Di Massimo Giardinieri
Venezia. Sono state 44 le perquisizioni locali e domiciliari che i militari della Guardia di Finanza di Venezia – con il supporto dei colleghi appartenenti ai Reparti territorialmente competenti – hanno eseguito nelle province di Venezia, Belluno, Treviso, Padova, Verona, Rovigo, Udine, Brescia, Monza-Brianza, Bologna, Piacenza, Cremona, Rimini, Roma e Barletta-Andria-Trani, all’esito di una non semplice indagine coordinata dalla Procura della Repubblica di Padova.
Nel mirino delle fiamme gialle veneziane, più nello specifico, sono finite le attività condotte da 8 indagati (nonché di altri numerosi soggetti tra persone fisiche e società), che secondo gli inquirenti avrebbero messo a segno una maxi-frode all’IVA realizzata attraverso forniture di manodopera, facchinaggio e logistica rese in favore di imprese della grande distribuzione.
Per giungere alla scoperta dei modus operandi adottati dai responsabili nonché per accertare le responsabilità di tutti gli altri fiancheggiatori emersi nella vicenda, gli specialisti del Nucleo Polizia Economico Finanziaria del capoluogo veneto sono dovuti ricorrere alle banche-dati in uso al Corpo, il che gli permesso di individuare una rete di società – articolata su due differenti “livelli” – che alla base prevedeva uno schieramento di piccole società cooperative.
Proprio tali cooperative, di dimensioni piuttosto contenute, avrebbero però stranamente fatturato ingenti importi relativi a servizi di facchinaggio resi nei confronti di società intermedie poste al “secondo livello” della stessa rete societaria le quali, a loro volta, avrebbero nuovamente fatturato i medesimi servizi di prestazione d’opera verso importanti imprese della grande distribuzione (quest’ultime risultate estranee alla frode in parola).
Per gli investigatori della GDF le società poste al primo e al secondo livello – a fronte di rilevanti volumi d’affari realizzati in poco più di un anno – non avrebbero però ottemperato ai previsti obblighi di dichiarazione degli utili conseguiti, nonché a quelli di contestuale versamento delle imposte, ricorrendo in maniera evidentemente fraudolenta a continui cambi di sede di tali società per rendere ancor più difficoltosi i controlli da parte dell’Amministrazione Finanziaria.
Il sistema escogitato dai frodatori, invero non inedito nelle sue modalità di esecuzione anche se inizialmente efficace per gli scopi a cui mirava, avrebbe così consentito un’evasione fiscale che le fiamme gialle quantificano in oltre 8.000.000 di euro.

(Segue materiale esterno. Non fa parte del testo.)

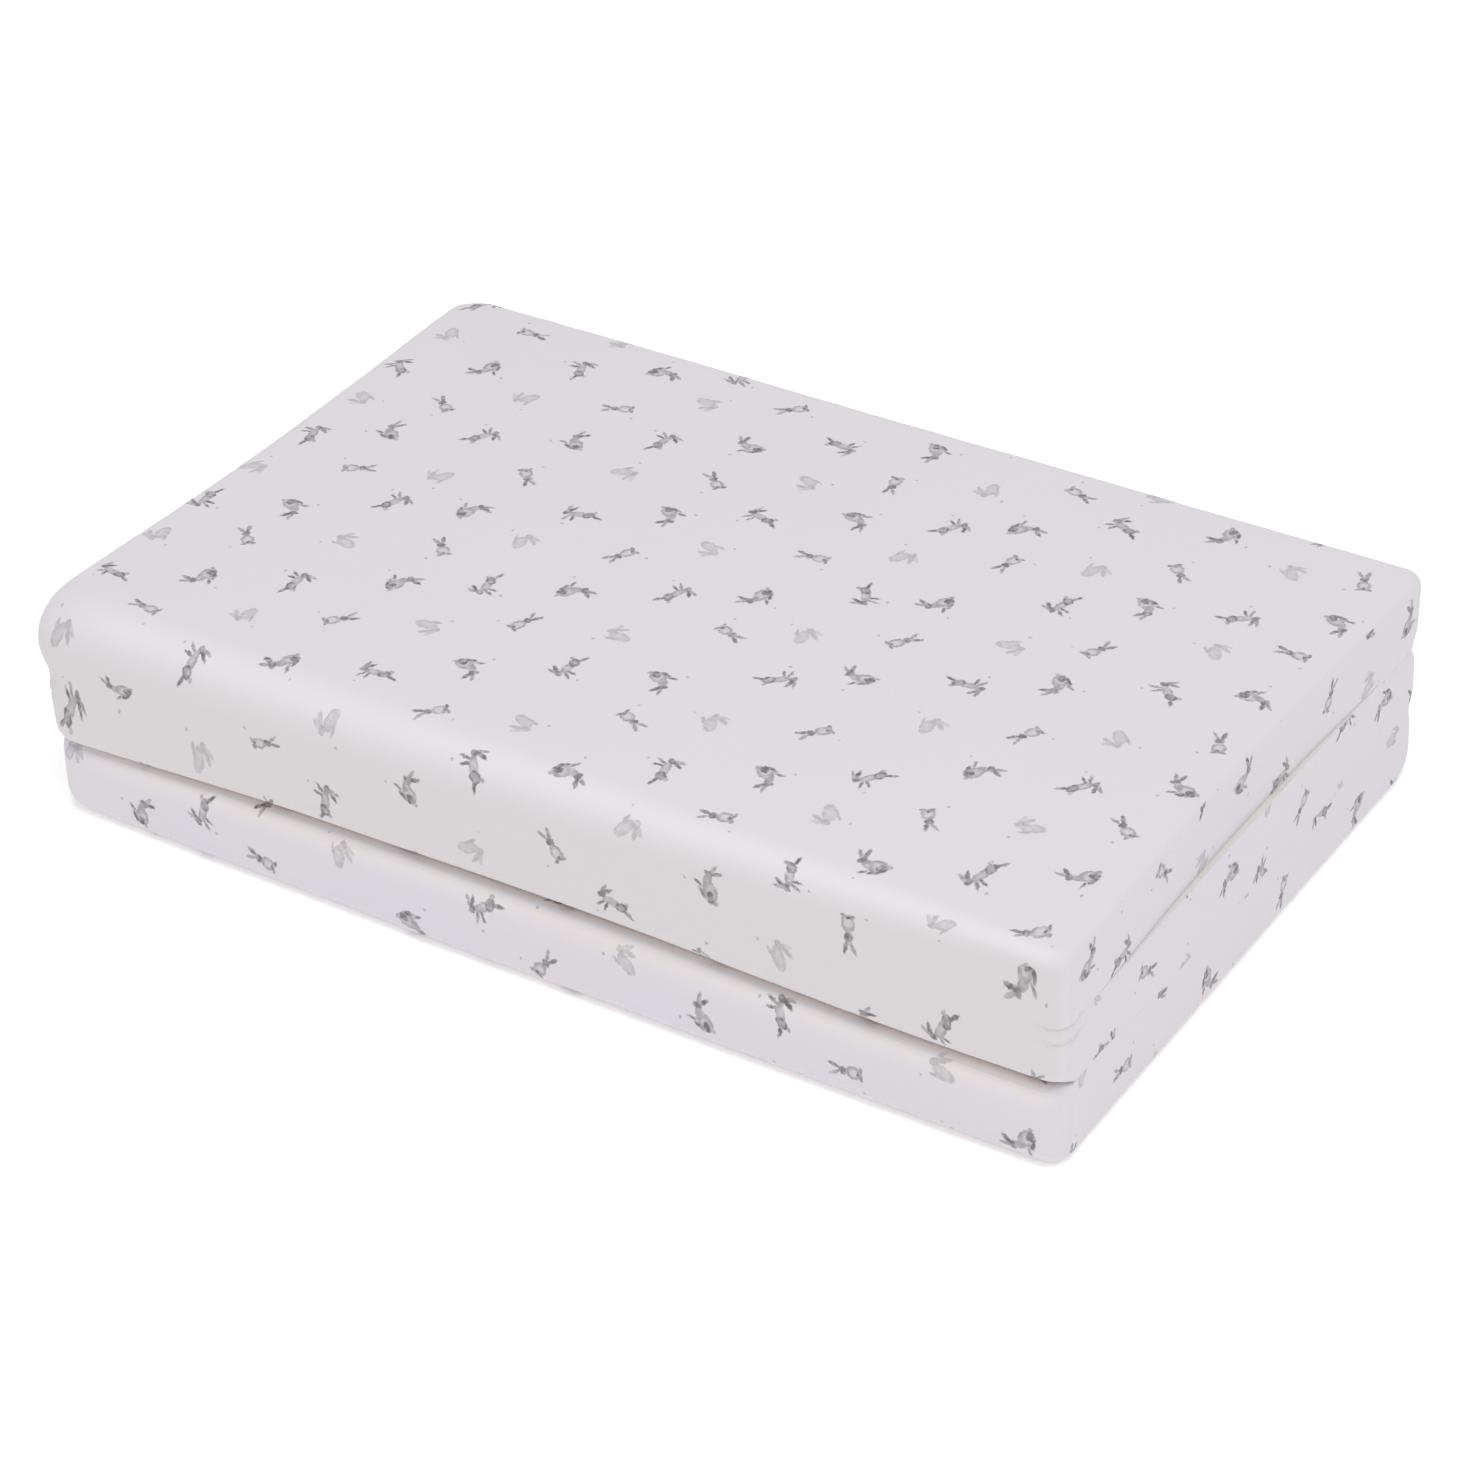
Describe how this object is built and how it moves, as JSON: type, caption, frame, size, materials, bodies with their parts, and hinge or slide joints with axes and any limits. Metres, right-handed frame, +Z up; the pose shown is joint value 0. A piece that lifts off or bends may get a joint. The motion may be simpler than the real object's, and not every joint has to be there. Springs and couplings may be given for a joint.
{
  "type": "folding travel mattress",
  "caption": "Travel cot mattress of three padded panels in one printed cotton cover, folded in a Z into a compact block that rests on its bottom panel.",
  "frame": {"origin": "centre of the folded mattress in plan, at its underside", "axes": "+X along the panels' width to the right, +Y to the back, +Z up; the folded front face looks along -Y"},
  "size_m": [0.5999, 0.394, 0.123],
  "materials": {
    "printed_cotton": "matt off-white woven cotton with small grey animal motifs",
    "border_cotton": "the same cotton, cut as border strips"
  },
  "bodies": {
    "root": {"folded_pad": "printed_cotton", "border_top_left": "border_cotton", "border_top_right": "border_cotton", "border_top_back": "border_cotton", "border_middle_left": "border_cotton", "border_middle_right": "border_cotton", "border_bottom_left": "border_cotton", "border_bottom_right": "border_cotton", "border_bottom_front": "border_cotton"}
  },
  "joints": []
}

Va da sé che il conseguente quanto indebito volume di risparmio ottenuto sull’IVA avrebbe permesso alle imprese coinvolte nella vicenda di offrire i loro servizi a prezzi nettamente inferiori rispetto a quelli normalmente praticati sul mercato, il che – come normalmente avviene in questi casi – determina poi conseguenti effetti distorsivi sull’economia di un intero settore.
Ulteriori indagini sono tuttavia in corso, sia per consolidare il quadro probatorio già delineato nei confronti degli indagati, sia per individuare eventuali ulteriori responsabili che potrebbero aver avuto un ruolo nell’ingente frode.